Comecei faz uns 4 meses a trabalhar como condutor internacional e nunca pensei conhecer pessoas e locais que tenho vindo a conhecer. Nunca pensei também vir a ter as saudades que tenho da minha mulher e da minha querida filha, a ponto, de até à pouco tempo (não sei se também pela pressão que estamos sujeitos) dar comigo a chorar (palavra que me é estranha!) . Pensei na minha filha e chorei pois lembro-me que o pai já não tem tempo para ela como tinha quando era mais pequena; a relação e os laços tornam-se mais fracos e distantes. Nestes últimos 4 anos pouco tempo tenho passado com ela. Até à pouco tempo estive 3 anos a trabalhar com a minha esposa em França. Penso daquilo em que um camionista fica privado: da família, do conforto sua casa e dos cozinhados e refeições em presença dos amados! Agora resta-me a retrete ao ar livre e uma casa de 4 metros quadrados! (Ate certas celas são maiores!)

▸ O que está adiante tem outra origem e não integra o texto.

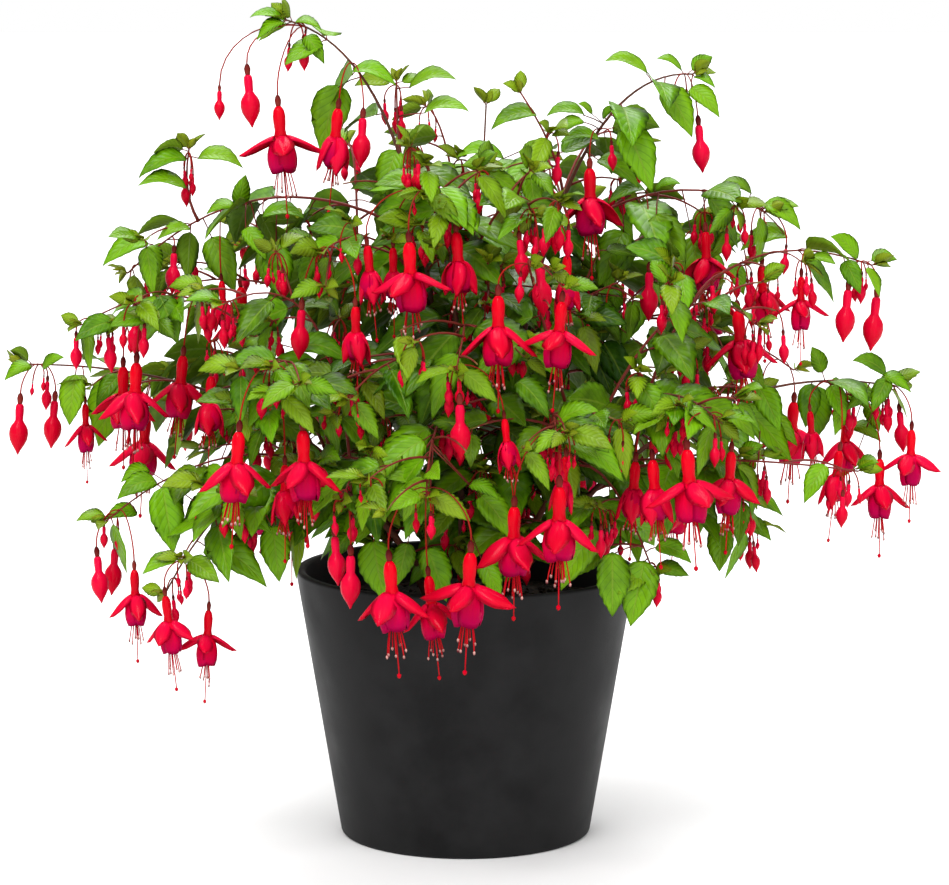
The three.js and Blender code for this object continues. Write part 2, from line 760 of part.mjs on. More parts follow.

Por entre dias e noites a pensar, chega-se a conclusão que somos reclusos de profissão! A média passada em casa são 4 dias mês mais as ferias a que temos direito. Durante os cerca de 15 dias em que viajamos tenta-se programar o tempo que se vai passar em casa e quando se dá conta esta na hora de partir e não se fez metade, vai dai e rouba-se tempo ao descanso que tanto nos faz falta.
Por entre domingos e feriados que não se podem trabalhar em França passa-se ora fechado na lata ou em convívio com colegas da mesma firma ou de outras. Encontra-se pessoal porreiro e outro ainda com quem não se pode ter um diálogo digno de gente sã. Indivíduos que acham que são os maiores, outros que tentam desabafar e acabam por ser chatos pois estão a encher a cabeça a pessoas que estão no mesmo barco. As conversas, quando não se fala de horários, camiões, clientes, trajectos ou de patrões, são ora de mulherese carros ou de futebol. A gente anda por necessidade não pelo gosto da solidão que passamos! Eu pessoalmente cheguei a conclusão que tenho de mudar de vida o mais rápido possível."